Auch soll die Antragstellung vereinfacht werden. Familien- und Sozialministerium gehen davon aus, dass dann 1,2 Millionen Kinder mehr anspruchsberechtigt sind. Derzeit seien es rund 800.000 Mädchen und Jungen. Beantragt ist es nach Angaben der Ministerien derzeit für 250.000 Kinder. Weiter sieht das Gesetz Verbesserungen beim Bildungs- und Teilhabepaket vor. Das Schulstarterpaket steigt von 100 auf 150 Euro. So sollen Kinder aus einkommensschwachen Familien ein kostenloses Mittagessen in Kitas und Schulen erhalten. Zudem soll es Möglichkeiten für eine kostenlose Schülerbeförderung geben.

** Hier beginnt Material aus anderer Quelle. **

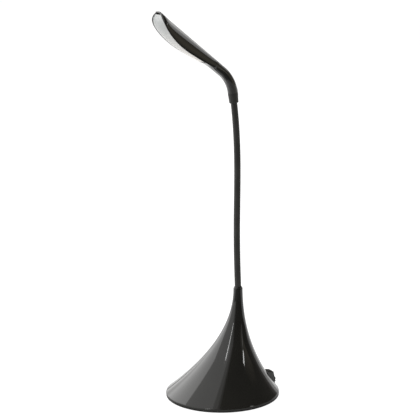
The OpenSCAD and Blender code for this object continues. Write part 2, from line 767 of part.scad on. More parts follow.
module head_ferrule() {
    color("#c9a44c")
    at_head() difference() {
        union() {
            translate([0, 0, -cup_lip]) cylinder(r = neck_d / 2, h = sleeve_len + cup_lip + clip_t + 1.2);
            translate([0, 0, sleeve_foot]) cylinder(r = ferrule_r, h = shoulder_l - fit);
        }
        sphere(r = cup_r);
        translate([0, 0, -1]) cylinder(r = lead_bore_r, h = sleeve_len + 5);
        translate([0, 0, sleeve_len + fit]) difference() {
            cylinder(r = neck_d, h = clip_t);
            translate([0, 0, -1]) cylinder(r = groove_r, h = clip_t + 2);
        }
    }
}
module ferrule_clip() {
    color("#9a9da0")
    at_head() translate([0, 0, sleeve_len + fit]) difference() {
        cylinder(r = clip_r, h = clip_t);
        translate([0, 0, -1]) cylinder(r = groove_r + fit, h = clip_t + 2);
        translate([-0.8, 0, -1]) cube([1.6, neck_d, clip_t + 2]);
    }
}

// White liner that carries the LED board inside the petal
liner_t = 0.8;
liner_lift = diffuser_in + diffuser_t + gap;
liner_from = 29;
board_from = 31;
led_board_t = 1.2;
led_depth = 5.6;
post_r = 2.2;
led_screw_r = 0.9;
post_at = [board_from + 6, board_from + led_board_l - 6];
liner_end = petal_l - 10;
function liner_row(b, inset) =
    let (rise = depth(b) - head_wall - inset)
    arch(b, half_w(b) - head_wall - inset, rise, depth(b), asin(min(liner_lift / rise, 0.9)));
// Frame d below the crown: Y runs to the tip and Z points at the crown
module on_petal(b, d) {
    translate(petal(b, 0, d)) rotate([-head_rise, 0, 0]) rotate([0, 0, 180]) children();
}
module reflector() {
    color("#eeeeea")
    difference() {
        union() {
            grid_shell(
                [for (k = [0 : 14]) liner_row(liner_from + (liner_end - liner_from) * k / 14, gap)],
                [for (k = [0 : 14]) liner_row(liner_from + (liner_end - liner_from) * k / 14, gap + liner_t)]
            );
            for (b = post_at) on_petal(b, led_depth)
                cylinder(r = post_r, h = led_depth - head_wall - gap - liner_t / 2);
        }
        for (b = post_at) on_petal(b, led_depth) translate([0, 0, -1]) cylinder(r = led_screw_r + fit, h = 3.4);
    }
}
module led_board() {
    color("#d9dcd8")
    difference() {
        on_petal(board_from, led_depth) translate([-led_board_w / 2, 0, -led_board_t])
            cube([led_board_w, led_board_l, led_board_t]);
        for (b = post_at) on_petal(b, led_depth) translate([0, 0, -3]) cylinder(r = led_screw_r + 2 * fit, h = 4);
    }
}
led_w = 2.8;
led_l = 3.5;
led_t = 0.7;
led_pitch = led_board_l / led_count;
module leds() {
    color("#f3df8a")
    for (side = [-1, 1]) for (k = [0 : led_count - 1])
        on_petal(board_from + (k + 0.5) * led_pitch, led_depth)
            translate([side * 3.3 - led_w / 2, -led_l / 2, -led_board_t - led_t]) cube([led_w, led_l, led_t]);
}
module led_board_screws() {
    color("#b0b3b5")
    for (b = post_at) on_petal(b, led_depth) translate([0, 0, -led_board_t]) {
        translate([0, 0, -0.9]) cylinder(r = 1.6, h = 0.9);
        cylinder(r = led_screw_r, h = led_board_t + 2);
    }
}

// The diffuser follows the rim, a little inside it
diffuser_from = cover_end + gap;
diffuser_end = 14;
function rim(u) =
    u < 1 ? let (b = diffuser_from + (deep_at - diffuser_from) * u) [b, depth(b)]
    : let (a = 90 - (90 - diffuser_end) * (u - 1)) [deep_at + tip_run * cos(a), petal_h * sin(a)];
function rim_in(u) = let (t = rim(u + 0.01) - rim(u - 0.01)) [t[1], -t[0]] / norm(t);
function diffuser_row(u, inset) =
    let (p = rim(u) + inset * rim_in(u), x = hollow_x(p[0], p[1]) - gap)
    [petal(p[0], x, p[1]), petal(p[0], -x, p[1])];
module diffuser() {
    color("#f2f5f6")
    grid_shell(
        [for (k = [0 : 26]) diffuser_row(k / 13, diffuser_in)],
        [for (k = [0 : 26]) diffuser_row(k / 13, diffuser_in + diffuser_t)]
    );
}
module upper_lamp_lead() {
    color("#2a2a2a")
    wire(concat(
        [place(cup_r, 0, 0), place(sleeve_len / 2, 0, 0)],
        [for (k = [0 : 3]) place(sleeve_len + elbow_l * k / 3, 0, 0)],
        [petal(16, 0, tube_r), petal(board_from - 2, 0, led_depth - 0.2), petal(board_from, 0, led_depth - 0.2)]
    ), lamp_lead_r * 0.9);
}

base_shell();
base_plate();
ballast();
non_slip_pad();
plate_screws();
ballast_screws();
neck_collar();
neck_ferrule();
neck_washer();
neck_nut();
board_standoffs();
board_screws();
driver_board();
driver_inductor();
driver_capacitors();
driver_chips();
switch_body();
switch_rocker();
switch_terminals();
power_inlet();
inlet_contacts();
inlet_nut();
switch_leads();
inlet_leads();
lower_lamp_lead();
neck_core(1);  // neck_core_01
neck_core(2);  // neck_core_02
neck_core(3);  // neck_core_03
neck_core(4);  // neck_core_04
neck_core(5);  // neck_core_05
neck_core(6);  // neck_core_06
neck_core(7);  // neck_core_07
neck_core(8);  // neck_core_08
neck_core(9);  // neck_core_09
neck_core(10);  // neck_core_10
neck_core(11);  // neck_core_11
neck_core(12);  // neck_core_12
neck_sleeve(1);  // neck_sleeve_01
neck_sleeve(2);  // neck_sleeve_02
neck_sleeve(3);  // neck_sleeve_03
neck_sleeve(4);  // neck_sleeve_04
neck_sleeve(5);  // neck_sleeve_05
neck_sleeve(6);  // neck_sleeve_06
neck_sleeve(7);  // neck_sleeve_07
neck_sleeve(8);  // neck_sleeve_08
neck_sleeve(9);  // neck_sleeve_09
neck_sleeve(10);  // neck_sleeve_10
neck_sleeve(11);  // neck_sleeve_11
neck_sleeve(12);  // neck_sleeve_12
head_shell();
elbow_cover();
head_ferrule();
ferrule_clip();
reflector();
led_board();
leds();
led_board_screws();
diffuser();
upper_lamp_lead();
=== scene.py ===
# %% [markdown]
# # A gooseneck desk lamp
# The lamp stands in one shared frame with its construction model: Z is up, the head points to -Y and
# the origin is the middle of the underside. This file dresses that model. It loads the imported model,
# lays smooth skins over the parts that the eye meets first, and gives every other part its finish.
# The skins could be sculpted by hand. They are worked out from formulas instead, because the lamp's
# own shapes are simple curves: a trumpet, a bent tube and a petal.

# %% Load the construction model
import json
import math

import bpy
import numpy as np
from mathutils import Matrix


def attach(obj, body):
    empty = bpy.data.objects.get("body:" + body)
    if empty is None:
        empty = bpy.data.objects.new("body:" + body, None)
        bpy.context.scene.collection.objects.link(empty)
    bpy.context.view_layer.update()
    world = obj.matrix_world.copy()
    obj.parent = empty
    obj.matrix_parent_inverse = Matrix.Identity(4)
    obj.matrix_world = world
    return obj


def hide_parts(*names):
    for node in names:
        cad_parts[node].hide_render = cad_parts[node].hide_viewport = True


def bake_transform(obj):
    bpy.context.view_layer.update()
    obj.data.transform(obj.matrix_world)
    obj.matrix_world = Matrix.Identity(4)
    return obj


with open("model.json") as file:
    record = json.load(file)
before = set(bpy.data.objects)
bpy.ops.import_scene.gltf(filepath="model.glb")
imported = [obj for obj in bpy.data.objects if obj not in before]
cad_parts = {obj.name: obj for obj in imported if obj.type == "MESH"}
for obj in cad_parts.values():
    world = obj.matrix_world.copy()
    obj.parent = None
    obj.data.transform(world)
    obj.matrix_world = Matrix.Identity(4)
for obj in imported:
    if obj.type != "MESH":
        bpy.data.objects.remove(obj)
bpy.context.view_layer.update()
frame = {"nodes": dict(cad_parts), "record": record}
nodes = frame["nodes"]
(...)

Lob und Kritik von Verbänden
Für die SPD sind die Reformen auch ein Schritt zur Kindergrundsicherung, diese Maßnahme hat die Partei in ihrem neuen Sozialkonzept fest verankert. Um diese Grundsicherung durchzusetzen, brauche es einen langen Atem, so Giffey. Sie wolle aber nicht warten, sondern zügig Verbesserungen für Geringverdiener erreichen, betonte die Politikerin, die vorher Bezirksbürgermeisterin in Berlin-Neukölln war, mehrfach. Der Opposition gehen die Reformen erwartungsgemäß nicht weit genug.
Die Grünen-Parteivorsitzende Annalena Baerbock hatte etwa erklärt, allen Kindern müssten Lebenschancen eröffnet werden, anstatt nur das Existenzminimum zu sichern. Dieses Ziel könne das Gesetz nicht erreichen. Den familienpolitischen Sprecher der Linken, Norbert Müller, ärgern vor allem die Änderungen beim Bildungs- und Teilhabepaket. Die Erhöhungen reichten bei weitem nicht aus, meint er.

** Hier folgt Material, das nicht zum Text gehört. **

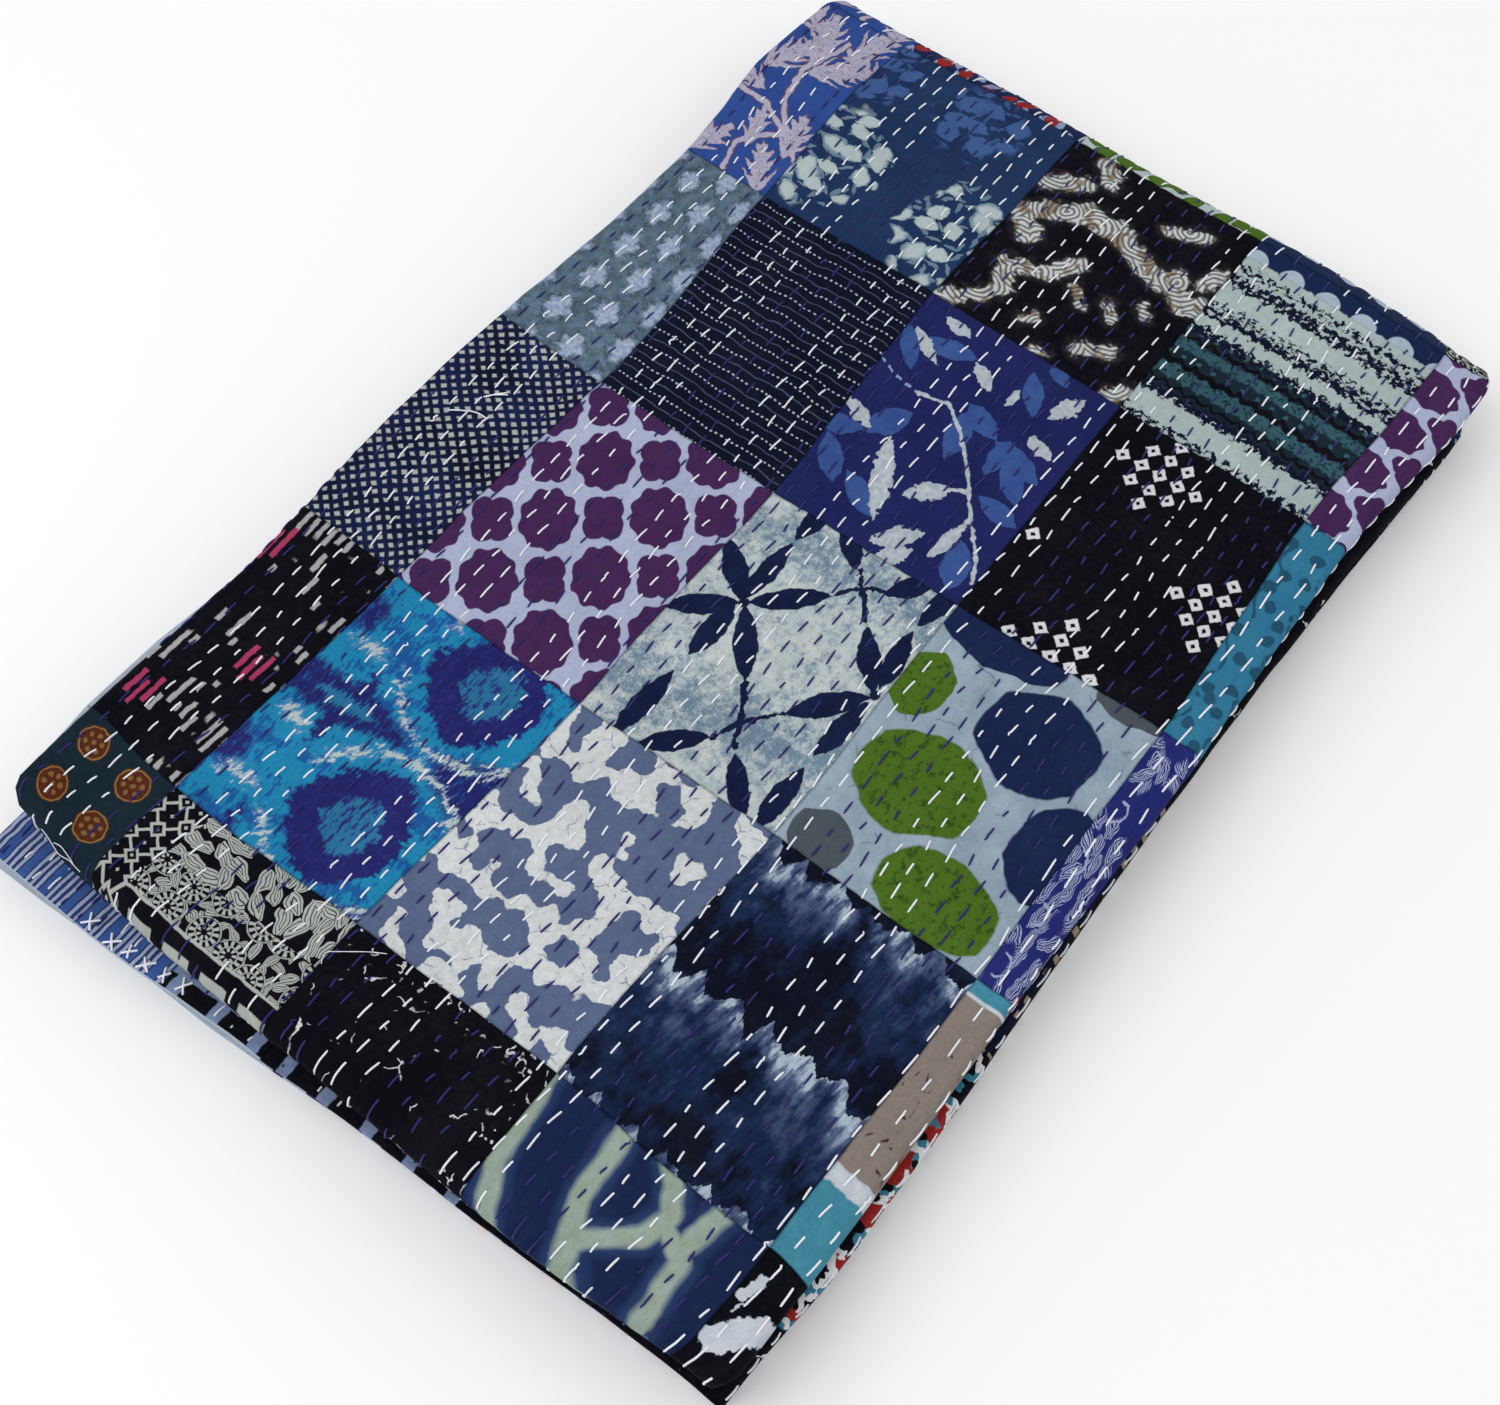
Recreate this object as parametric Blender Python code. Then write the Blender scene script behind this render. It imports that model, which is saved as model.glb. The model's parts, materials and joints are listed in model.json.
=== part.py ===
"""A patchwork kantha quilt, folded in half twice each way into a flat bundle of sixteen layers.

The folded cloth is one closed body: a band of cloth, folded in half twice across its width, is
swept along a line that is itself folded in half twice. X runs along the bundle, Y across it and
Z up, and the bundle rests on its flat underside with its top face quilted by rows of stitching.
"""

import math
from collections import namedtuple

import bmesh
import bpy

MM = 0.001

# The quilt laid flat
SHEET_LENGTH = 2330 * MM
SHEET_WIDTH = 1505 * MM
CLOTH = 2.1 * MM

# Spaces left between layers, and between the four passes of four layers each
LAYER_GAP = 0.5 * MM
PASS_GAP = 0.8 * MM

# Quilting rows that run along the top face
STITCH_ROWS = 42
STITCH_DEPTH = 0.5 * MM

# Unevenness
EDGE_REACH = 120 * MM   # how far in from an edge its shift is felt
CORNER_TUCK = 3.0 * MM  # how far each fold narrows at its outermost line
HEM_SLANT = 0.35        # lean of the stacked hem, as length per height
SWELL = 0.012           # rise and fall of the top face, as a share of the height
RIPPLE = 1.1 * MM       # rise and fall of the middle layers

# Steps of the mesh: along a flat pass and round its folds, in the order that the cloth meets them
LENGTH_STEPS = 6
LENGTH_TURN_STEPS = (5, 5, 8)
WIDTH_STEPS = 7
WIDTH_TURN_STEPS = (3, 3, 5)
ROWS_PER_STEP = STITCH_ROWS // WIDTH_STEPS

LAYER_PITCH = CLOTH + LAYER_GAP
PASS_THICKNESS = 3 * LAYER_PITCH + CLOTH
PASS_PITCH = PASS_THICKNESS + PASS_GAP
HEIGHT = 3 * PASS_PITCH + PASS_THICKNESS

# A cloth folded in half twice lies in four leaves, met in this order from hem to hem.
# Heights are in pitches from the middle of the stack.
THIRD, SECOND, TOP, BOTTOM = range(4)
LEAF_HEIGHT = {THIRD: -0.5, SECOND: 0.5, TOP: 1.5, BOTTOM: -1.5}

# The fold from TOP to BOTTOM is a little blunt and goes round the one from THIRD to SECOND,
# which lies further in by this share of the pitch.
OUTER_SQUASH = 0.75
INNER_INSET = 0.38

# Outward shift in millimetres of each fold and hem, as (share of the way along, shift).
# Long edges run from the hem end, X low, and short edges from the near edge, Y low.
NEAR_EDGE = {
    THIRD: ((0.00, -1.5), (0.13, 2.8), (0.50, -1.3), (0.75, 0.2), (1.00, 5.6)),
    SECOND: ((0.00, -4.0), (0.40, -3.5), (0.80, -4.5), (1.00, 2.0)),
    TOP: ((0.00, -2.5), (0.12, -1.4), (0.35, -2.7), (0.50, -1.3), (0.75, -2.9), (1.00, 5.0)),
    BOTTOM: ((0.00, -3.0), (0.20, 1.0), (0.55, -2.5), (1.00, 3.5)),
}
FAR_EDGE = {
    THIRD: ((0.00, 0.3), (0.30, -2.5), (0.70, -1.0), (1.00, -6.0)),
    SECOND: ((0.00, -3.0), (0.50, -1.0), (1.00, -5.0)),
    TOP: ((0.00, 0.5), (0.25, -0.4), (0.46, 2.9), (0.76, -4.5), (0.92, 5.0), (1.00, 2.0)),
    BOTTOM: ((0.00, 3.0), (0.25, 0.0), (0.60, -3.0), (1.00, -4.0)),
}
THIRD_HEM = ((0.00, -5.0), (0.40, 0.5), (0.60, 4.0), (0.85, 9.5), (1.00, 9.0))
BOTTOM_HEM = ((0.00, -7.0), (0.40, -1.0), (0.75, 6.0), (1.00, 10.3))
SHORT_FOLD = ((0.00, -4.6), (0.25, 0.6), (0.75, -0.8), (0.90, -3.3), (1.00, -9.8))
INNER_FOLD = ((0.00, -9.0), (0.30, -2.0), (1.00, -1.5))
OUTER_FOLD = ((0.00, -9.5), (0.12, -4.0), (0.28, -0.5), (0.60, 0.2), (1.00, -0.5))
HEM_END = {THIRD: THIRD_HEM, SECOND: SHORT_FOLD, TOP: SHORT_FOLD, BOTTOM: BOTTOM_HEM}
FOLD_END = {THIRD: INNER_FOLD, SECOND: INNER_FOLD, TOP: OUTER_FOLD, BOTTOM: OUTER_FOLD}

# The cloth's own hems lie along the far edge, on the third and bottom layers of each pass.
FAR_HEM = {
    THIRD: ((0.00, 1.0), (0.12, 5.0), (0.24, 0.5), (1.00, -2.0)),
    BOTTOM: ((0.00, -3.0), (0.50, -1.0), (1.00, -3.5)),
}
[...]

Bei den Verbänden gab es Lob und Kritik. Der Sozialverband VdK Deutschland sprach von einem ersten Schritt, dem jedoch weiter folgen müssten. Das Deutsche Kinderhilfswerk forderte eine "Gesamtstrategie" zur Bekämpfung von Kinderarmut. Auch das Zukunftsforum Familie plädierte für "mehr Mut für grundsätzlichere Reformen". Langfristig sei es notwendig, eine Kindergrundsicherung einzuführen.
Alleinerziehende könnten profitieren
Der Verband alleinerziehender Mütter und Väter begrüßte, dass erstmals auch Alleinerziehende den Kinderzuschlag erhielten, die Unterhalt für ihre Kinder bekämen oder Unterhaltsvorschuss bezögen. Von der Verbesserung könnten nun auch Alleinerziehende mit älteren Kindern profitieren.
Caritasverband und der Familienbund der Katholiken bedauerten, dass das Gesetz keine große Reform geworden sei. Das Gesetz führe aber zu einer spürbaren Verbesserung für viele einkommensschwache Familien.
Welche Kosten schlagen für den Gesetzentwurf zu Buche? Für die Reform des Kinderzuschlags stehen eine Milliarde Euro bis Ende 2021 zur Verfügung, für Änderungen beim Bildungs- und Teilhabepaket rund 220 Millionen Euro pro Jahr.